November 30 Tuesday – Sam’s sixth birthday.
January 5 or 7 Friday – Sam’s father wrote on his failed trip of being unable to collect debts or even to sell Charlie for $40 in Vicksburg [MTB 43]. Powers suggests he sold Charlie for ten barrels of tar [Powers, Dangerous 124]. Wecter cites the letter date as Jan. 5 and the sale for tar as Jan. 24 [74].
May 12 Thursday – Ten-year-old Benjamin L. Clemens died after a weeklong, unexplained illness. “Bilious fever” they sometimes called such illnesses. Sam was six. He remembered his parents’ grief; Orion recalled that his parents kissed—the only time the Clemens children had seen them do this [MTB 44]; Powers writes that it was Sam who remembered; it’s likely both recalled the event.

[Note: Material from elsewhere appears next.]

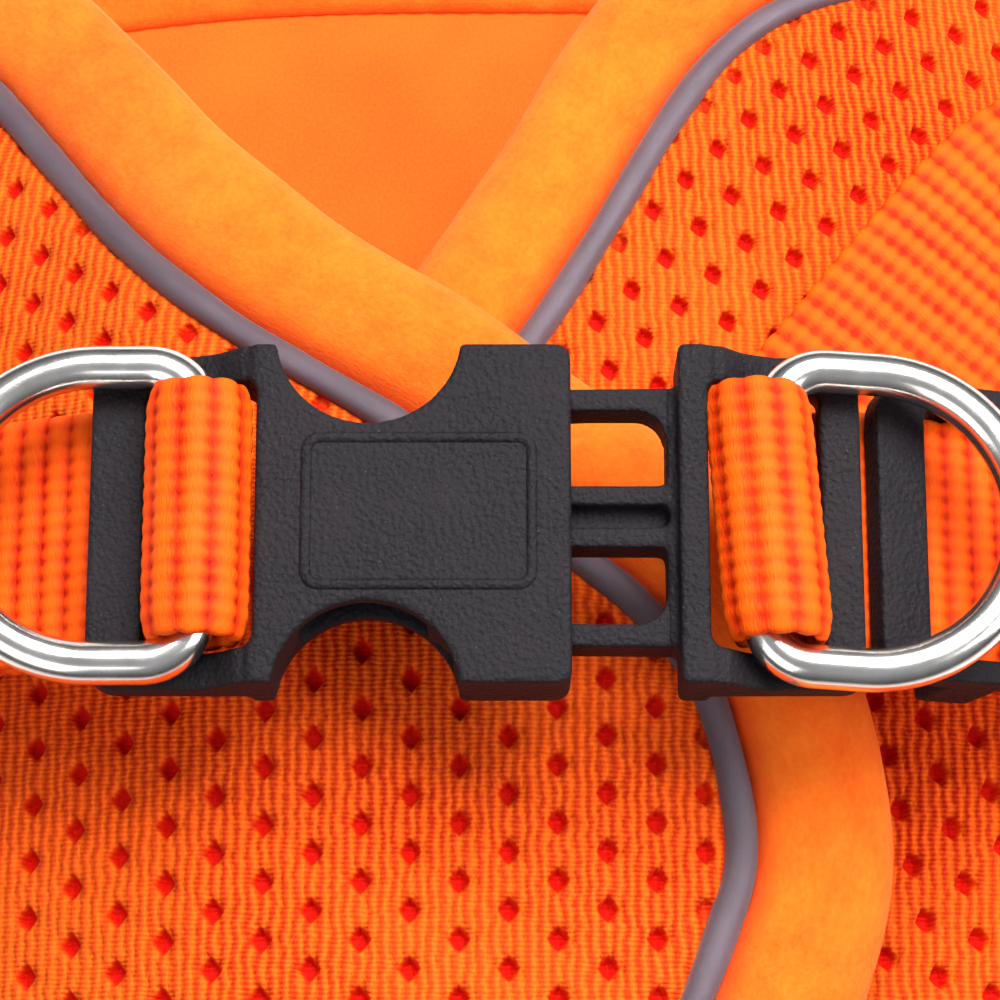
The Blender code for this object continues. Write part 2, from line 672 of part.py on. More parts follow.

In her grief, Sam’s mother made all the children approach the bedside of Benjamin and touch his dead cheek.
July 17 Sunday ca. – (After this day) – Sam’s brother, Orion, now seventeen and a “very good journeyman printer,” obtained a position in St. Louis, and was able to send support home for the family, three dollars out of ten per week [MTB 44]. (Powers characterizes it as Orion being “sent off.”) Orion wrote home that he was trying to imitate the life of Benjamin Franklin, even to the extent of living on bread and water. While in St. Louis until 1849, Orion made friends with attorney Edward Bates (1793-1869) and began studying law in his office.
August 12 Friday – Though a boy of nearly seven, Sam probably was witness to the sinking of the side wheel steamboat Glaucus at Hannibal. Such an event would have brought the whole town out to gawk. Sam noted the sinking in his notebook in 1883 [MTNJ 3: 30n52]. https://daybyday.marktwainstudies.com/category/volume-1/26/68
October 13 Thursday – Exactly one year before, John Marshall and Jane Clemens lost their real estate in Hannibal, interest being transferred to James Kerr, St. Louis merchant and debt holder. On this day the property was auctioned but failed to meet the amount of the debt [Dempsey 49].
November 30 Wednesday – Sam’s seventh birthday.